Odds and the Logistic Sigmoid

If $\sigma$ is a probability of an event, then the ratio $\frac{\sigma}{1-\sigma}$ is the corresponding odds, the ratio of the event occurring divided by not occurring. For example, if a race horse runs 100 races and wins 25 times and loses the other 75 times, the probability of winning is 25/100 = 0.25 or 25%, but the odds of the horse winning are 25/75 = 0.333 or 1 win to 3 loses. In the binary classification case, the log odds is given by

$$ \mathtt{logit}(\sigma) = \alpha = \ln \frac{\sigma}{1-\sigma} = \ln \frac{p(\mathcal{C}_1|\mathbf{x})}{p(\mathcal{C}_2|\mathbf{x})}$$

What is used in ML though is the logistic function of any number $\alpha$ that is given by the inverse logit:

$$\mathtt{logistic}(\alpha) = \sigma(\alpha) = \mathtt{logit}^{-1}(\alpha) = \frac{1}{1 + \exp(-\alpha)} = \frac{\exp(\alpha)}{ \exp(\alpha) + 1}$$

and is plotted below. It maps its argument to the “probability” space [0,1].

Logistic sigmoid (red)

The sigmoid function satisfies the following symmetry:

$$\sigma(-\alpha) = 1 - \sigma(\alpha)$$

Binary case

If we consider the two class problem, we can write the posterior probability as,

$$p(\mathcal{C}_1|\mathbf{x}) = \frac{p(\mathbf{x}|\mathcal{C}_1) p(\mathcal{C}_1)}{p(\mathbf{x}|\mathcal{C}_1) p(\mathcal{C}_1) + p(\mathbf{x}|\mathcal{C}_2) p(\mathcal{C}_2)} = \frac{1}{1 + \exp(-\alpha)} = \sigma(\alpha)$$

where $\alpha = \ln \frac{p(\mathbf{x}|\mathcal{C}_1) p(\mathcal{C}_1)}{p(\mathbf{x}|\mathcal{C}_2) p(\mathcal{C}_2)}$.

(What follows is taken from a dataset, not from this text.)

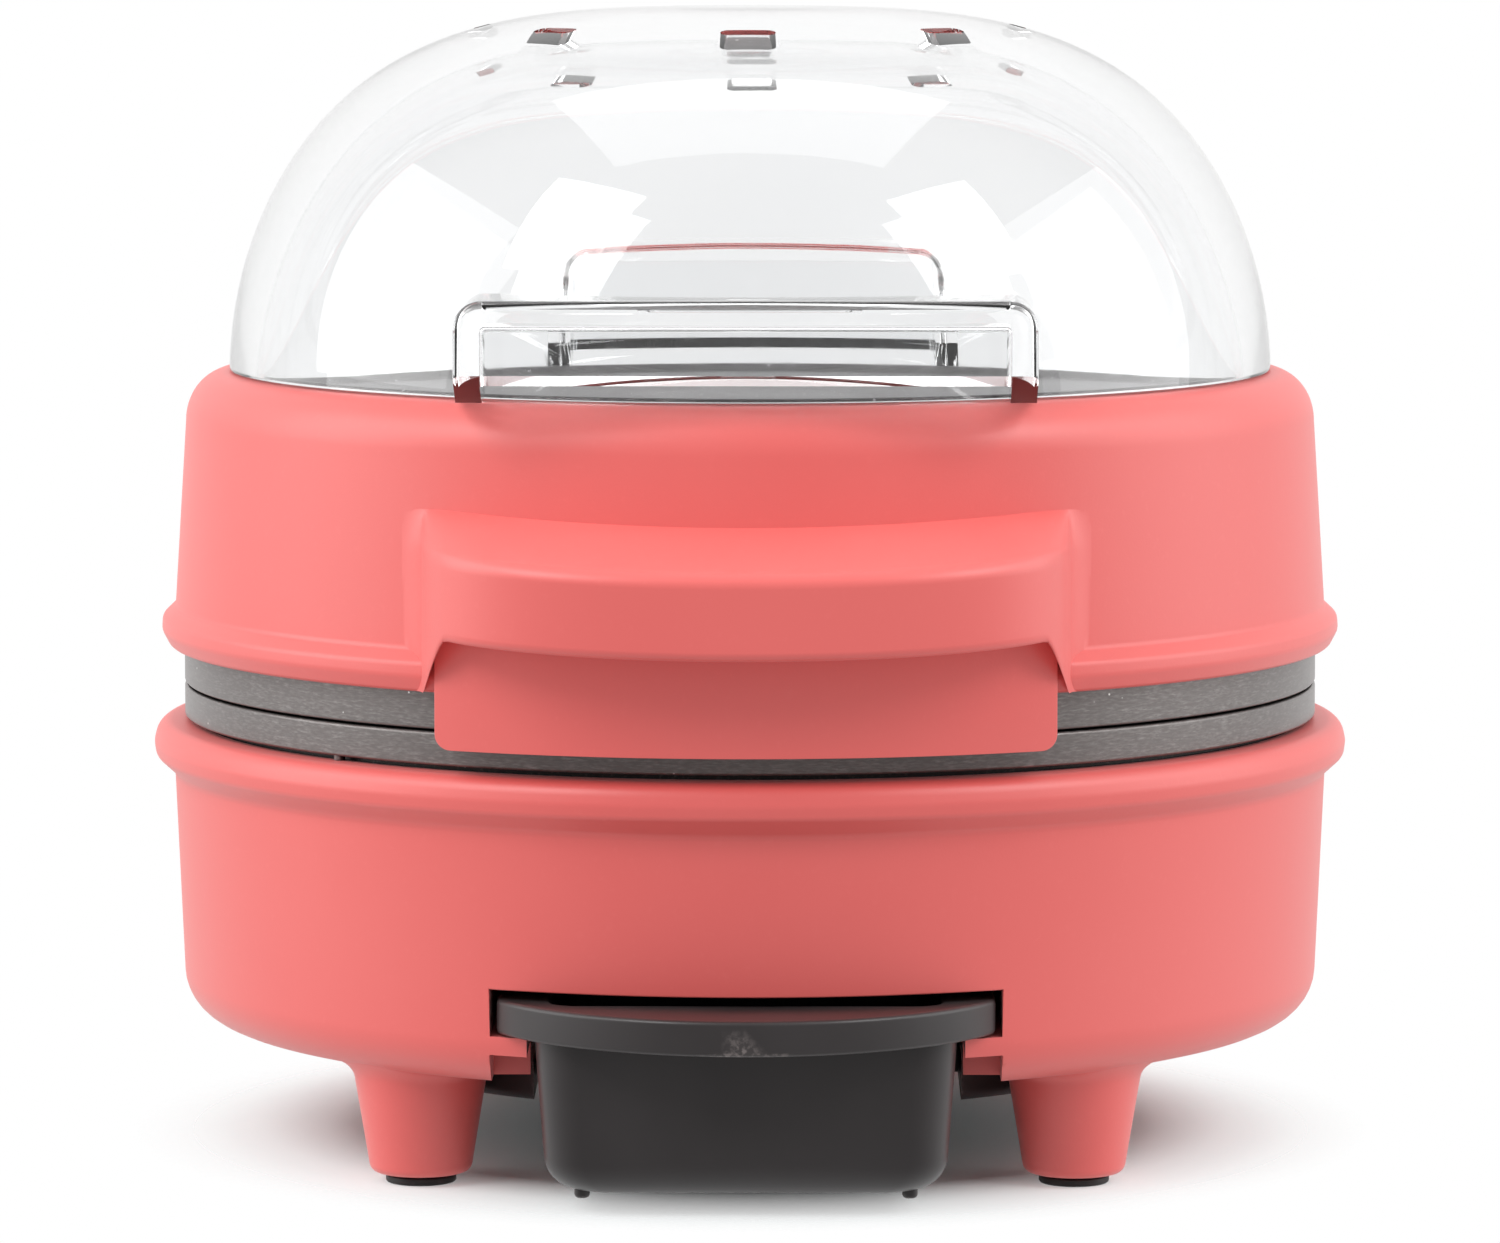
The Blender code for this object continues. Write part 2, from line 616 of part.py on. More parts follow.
def leg_profile():
    socket_top = LEG_FOOT_Z + PAD_STEM_LENGTH + GAP
    socket = PAD_STEM_RADIUS + GAP
    root_z = BASE_BOTTOM_Z + LEG_ROOT
    return [
        (0.0, root_z),
        (LEG_TOP_RADIUS, root_z),
        (LEG_TOP_RADIUS, BASE_BOTTOM_Z),
        (LEG_FOOT_RADIUS, LEG_FOOT_Z + LEG_EDGE),
        (LEG_FOOT_RADIUS - LEG_EDGE / 3, LEG_FOOT_Z + LEG_EDGE / 3),
        (LEG_FOOT_RADIUS - LEG_EDGE, LEG_FOOT_Z),
        (socket, LEG_FOOT_Z),
        (socket, socket_top),
        (0.0, socket_top),
    ]


def leg_places():
    names = ("front_left", "front_right", "rear_left", "rear_right")
    corners = ((-LEG_X, -LEG_Y), (LEG_X, -LEG_Y), (-LEG_X, LEG_Y), (LEG_X, LEG_Y))
    return list(zip(names, corners))


def ear_outline():
    """Side view of a base ear: a round eye with an arm down to the base wall, as (Y, Z) pairs."""
    arm_top = HINGE_Z - EAR_ARM_DROP
    meeting = 180 + math.degrees(math.asin(EAR_ARM_DROP / KNUCKLE_RADIUS))
    eye = arc((HINGE_Y, HINGE_Z), KNUCKLE_RADIUS, meeting, -45, SMALL_STEPS)
    drop = HINGE_Z - EAR_ARM_ROOT_Z
    root_y = BASE_HIGH_RADIUS - drop
    return eye + [(BASE_BEAD_RADIUS - drop / 2, EAR_ARM_ROOT_Z), (root_y, EAR_ARM_ROOT_Z), (root_y, arm_top)]


def lid_knuckle_outline():
    """Side view of the lid's knuckle and the arm that joins it to the lid wall, as (Y, Z) pairs."""
    eye = arc((HINGE_Y, HINGE_Z), KNUCKLE_RADIUS, -150, 60, SMALL_STEPS)
    reach_in = LID_LOW_RADIUS - LID_WALL - KNUCKLE_RADIUS
    arm_low = HINGE_Z + KNUCKLE_RADIUS / 2
    return eye + [(LID_BEAD_RADIUS - BODY_MARGIN, LID_ARM_TOP_Z), (reach_in, LID_ARM_TOP_Z),
                  (reach_in, arm_low), (HINGE_Y - KNUCKLE_RADIUS, arm_low)]


def base_wire_bore():
    """Ends of the slanted wireway from inside the base up to the hinge axis, in the left ear."""
    x = -EAR_OUTER_X + EAR_WIDTH / 3
    gutter = (REFLECTOR_RADIUS + BASE_LOW_RADIUS - BASE_WALL) / 2
    gutter_y = math.sqrt(gutter * gutter - x * x)
    return (x, gutter_y, EAR_ARM_ROOT_Z - KNUCKLE_RADIUS / 2), (x, HINGE_Y, HINGE_Z)


def lid_wire_bore():
    """Ends of the slanted wireway from the hinge axis up into the lid."""
    inside_y = PLATE_BODY_RADIUS + LEAD_RADIUS + BODY_MARGIN * 2
    return (0.0, HINGE_Y, HINGE_Z), (0.0, inside_y, LID_ARM_TOP_Z + LEAD_RISE)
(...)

Given the posterior distribution above we have for the specific linear activation,

$$p(\mathcal{C}_1|\mathbf{x}) = \sigma(\mathbf{w}^T \mathbf{x})$$

This model is what statisticians call logistic regression - despite its name its a model for classification.

The figure below shows the corresponding posterior distribution $p(\mathcal{C}_1|\mathbf{x})$

posterior-two-class-example The class-conditional densities for two classes, denoted red and blue. Here the class-conditional densities $p(\mathbf{x}|\mathcal{C}_1)$ and $p(\mathbf{x}|\mathcal{C}_2)$ are Gaussian

posterior-two-class-example The corresponding posterior probability for the red class, which is given by a logistic sigmoid of a linear function of $\mathbf{x}$.

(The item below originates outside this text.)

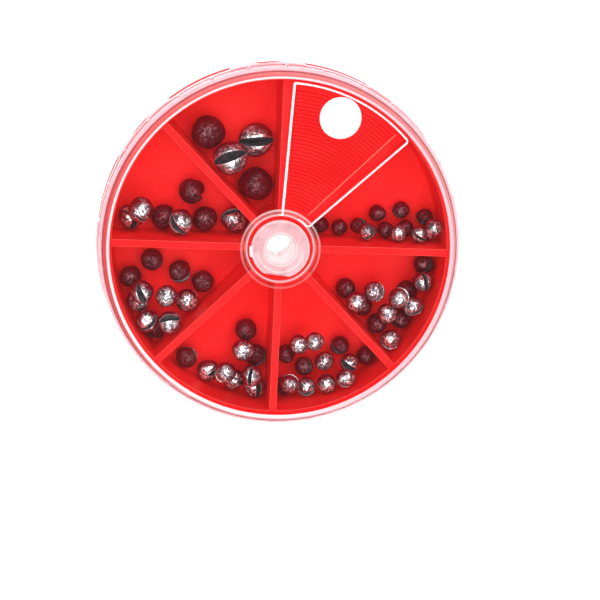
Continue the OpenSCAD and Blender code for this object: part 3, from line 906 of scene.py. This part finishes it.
def split_shot(name, lie, node, skin, shade, edge):
    """A dented ball of lead, split to past its middle; each section along the split is the same outline."""
    middle, radius, axis, mouth = lie
    dice = np.random.default_rng([ord(c) for c in name])
    outline = split_outline(dice)
    around = len(outline)
    along = -np.cos(np.linspace(0.05, math.pi - 0.05, LENGTH_ROWS))
    rows = [np.column_stack([np.full(around, x), outline * math.sqrt(1 - x * x)]) for x in along]
    local = dent(np.concatenate(rows), dice)
    side = np.cross(mouth, axis)
    points = middle + radius * (local[:, :1] * axis + local[:, 1:2] * side + local[:, 2:] * mouth)
    faces = row_faces(LENGTH_ROWS, around, False) + end_faces(LENGTH_ROWS, around)
    piece = lay_piece(name, points, faces, skin, "tray_body", node, sharp=50)
    piece.data.materials.append(shade)
    piece.data.materials.append(edge)
    first = ROUND_POINTS + 1
    last = around - 2
    for i in range(LENGTH_ROWS - 1):
        for j in range(first, last):
            piece.data.polygons[i * around + j].material_index = 1
        for j in (first - 2, first - 1, last, last + 1):
            piece.data.polygons[i * around + j].material_index = 2


def dent(points, dice):
    """Knocks dents and flats into a ball of radius one, never outward."""
    length = np.linalg.norm(points, axis=1)
    facing = points / np.maximum(length, 0.02)[:, None]
    push = np.zeros(len(points))
    for _ in range(DENTS):
        way = unit(dice.normal(size=3))
        width = dice.uniform(0.02, 0.14)
        push += dice.uniform(0.01, 0.085) * np.exp(-(1 - facing @ way) / width)
    for _ in range(RIPPLES):
        wave = dice.normal(size=3) * RIPPLE_TURNS
        push += RIPPLE_H * (1 + np.sin(facing @ wave + dice.uniform(0, 6)))
    keep = 1 - np.minimum(push, DENT_MOST) * np.clip(length, 0, 1)
    return points * keep[:, None]


# Shots whose middle is higher than this get painted light, and so do these ones lower down; the rest get
# painted shade
PAINTED_LIT_Z = 5.2
PAINTED_LIT_LOW = ("shot_a2", "shot_b1", "shot_b5", "shot_d2", "shot_d3", "shot_e10", "shot_e12")


def shots():
    """Every split shot, dented and split over its solid."""
    # Lit and shaded copies of one lead: painted light for shots high up, painted shade for those low down;
    # side colours are painted red reflection
    painted_lit = lead("lead rubbed", colour(138, 3, 38), colour(118, 102, 110), colour(242, 238, 240),
                  top_from=0.42, top_full=0.82, metal=0.8, rough=0.32)
    painted_shaded = lead("lead dull", colour(116, 4, 24), colour(84, 30, 38), colour(126, 88, 94),
                top_from=0.5, top_full=1.1, metal=0.5, rough=0.55)
    # Painted highlights along the lips of each lit shot's split
    edge = lead("lead split edge", colour(206, 196, 200), colour(206, 196, 200), colour(250, 248, 248),
                top_from=-0.4, top_full=0.6, metal=0.9, rough=0.4)
    shade = split_shade()
    for node in sorted(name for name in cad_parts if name.startswith("shot")):
        for k, part in enumerate(loose_parts(node)):
            name = f"lead_{node}" if node.startswith("shot_") else f"lead_{node}_{k + 1}"
            lie = shot_lie(*part)
            if node in PAINTED_LIT_LOW or lie[0][2] > PAINTED_LIT_Z:
                split_shot(name, lie, node, painted_lit, shade, edge)
            else:
                split_shot(name, lie, node, painted_shaded, shade, painted_shaded)


# The camera: where the hub stands in the photograph, how the box leans from it, and its distance
PHOTO_SIDE = 600
HUB_AT = (280.5, 249.3)
LEAN = Vector((0.078, -0.206, 0.9754)).normalized()
ROLL = math.radians(-2.638)
HUB_DISTANCE = 379.56
LENS = 120.0
SENSOR = 36.0


def camera():
    """A camera that sees the box as the photograph does."""
    pixels = LENS / SENSOR * PHOTO_SIDE
    level = (Vector((1, 0, 0)) - LEAN.x * LEAN).normalized()
    right = math.cos(ROLL) * level + math.sin(ROLL) * LEAN.cross(level)
    turned = Matrix((right, LEAN.cross(right), LEAN))
    across = (HUB_AT[0] - PHOTO_SIDE / 2) / pixels
    up = (PHOTO_SIDE / 2 - HUB_AT[1]) / pixels
    to_hub = Vector((across, up, -1)).normalized() * HUB_DISTANCE
    place = Vector((0, 0, LID_TOP)) - turned @ to_hub
    data = bpy.data.cameras.new("camera")
    data.lens = LENS
    data.sensor_width = SENSOR
    data.clip_end = 20
    eye = bpy.data.objects.new("camera", data)
    eye.matrix_world = Matrix.Translation(place * MM) @ turned.to_4x4()
    bpy.context.scene.collection.objects.link(eye)
    bpy.context.scene.camera = eye


def soft_light(name, place, size, power):
    """A round soft light at a place in metres, turned to the box."""
    data = bpy.data.lights.new(name, "AREA")
    data.shape = "DISK"
    data.size = size
    data.energy = power
    lamp = bpy.data.objects.new(name, data)
    lamp.location = place
    lamp.rotation_euler = Vector(place).to_track_quat("Z", "Y").to_euler()
    bpy.context.scene.collection.objects.link(lamp)


def studio():
    """A pale floor and soft light from above and around."""
    finish = Finish("floor pale", Roughness=0.9, Specular_IOR_Level=0.1, Emission_Strength=0.92)
    tone = finish.blend(finish.noise(0.004, detail=2.0), colour(250, 250, 250), colour(255, 255, 255))
    half = 3.0
    corners = [(-half, -half, 0), (half, -half, 0), (half, half, 0), (-half, half, 0)]
    mesh = bpy.data.meshes.new("floor")
    mesh.from_pydata(corners, [], [(0, 1, 2, 3)])
    mesh.materials.append(finish.feed(Base_Color=tone, Emission_Color=tone))
    floor = bpy.data.objects.new("floor", mesh)
    bpy.context.scene.collection.objects.link(floor)
    soft_light("key", (0.02, 0.02, 0.92), size=1.2, power=9.6)
    soft_light("glint", (-0.3, 0.42, 0.8), size=0.12, power=0.9)
    soft_light("fill", (0.3, 0.58, 0.6), size=0.4, power=1.5)
    soft_light("front", (-0.1, -0.7, 0.6), size=0.5, power=1.0)
    world = bpy.data.worlds.new("studio")
    world.use_nodes = True
    background = world.node_tree.nodes["Background"]
    background.inputs["Color"].default_value = (1, 0.99, 0.98, 1)
    background.inputs["Strength"].default_value = 0.28
    bpy.context.scene.world = world
    bpy.context.scene.view_settings.view_transform = "Standard"


camera()
studio()
tray()
lid()
window_ribs()
hub_pin()
shots()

By repeating the classical steps in ML methodology i.e. writing down the expression of the likelihood function (this will now be a product of binomials), we can write down the negative log likelihood function for the binary case as,

$$L(\mathbf{w}) = L(y, \hat{y}) = - \ln p(\mathbf{y},\mathbf{w}) = - \big[ \sum_{i=1}^m {y_i \ln \hat{y}_i + (1-y_i) \ln (1-\hat{y}_i) } \big]$$

which is called cross entropy loss function - probably the most widely used error function (in classification as well as regression) due to its information theoretic roots.

Its shape is shown in the figure below for an example case where the $y=1$. It is also known as log-loss.

cross-entropy

CE Loss vs predicted probability for class “1”

The behavior of the loss function is telling: it heavily penalizes confident wrong decisions. Notice its exponential rise when the probability $\hat{y}$ of the class “1” is close to 0.0 which means that the classifier predicted with high confidence the opposite class that the ground truth. On the other hand, when the probability of $\hat y$ is close to 1.0, which means that the classifier predicts the class “1” with confidence, we exhibit minimal loss and in the limit zero loss.

Minimizing the error function with respect to $\mathbf{w}$ requires calculating its gradient,

$$\nabla L = \sum_{i=1}^m (\hat{y}_i - y_i) x_i$$

The expression above defines the batch gradient decent algorithm. We can then readily convert this algorithm to SGD by considering mini-batch updates for any mini-batch size (usually delegated as a hyperparameter).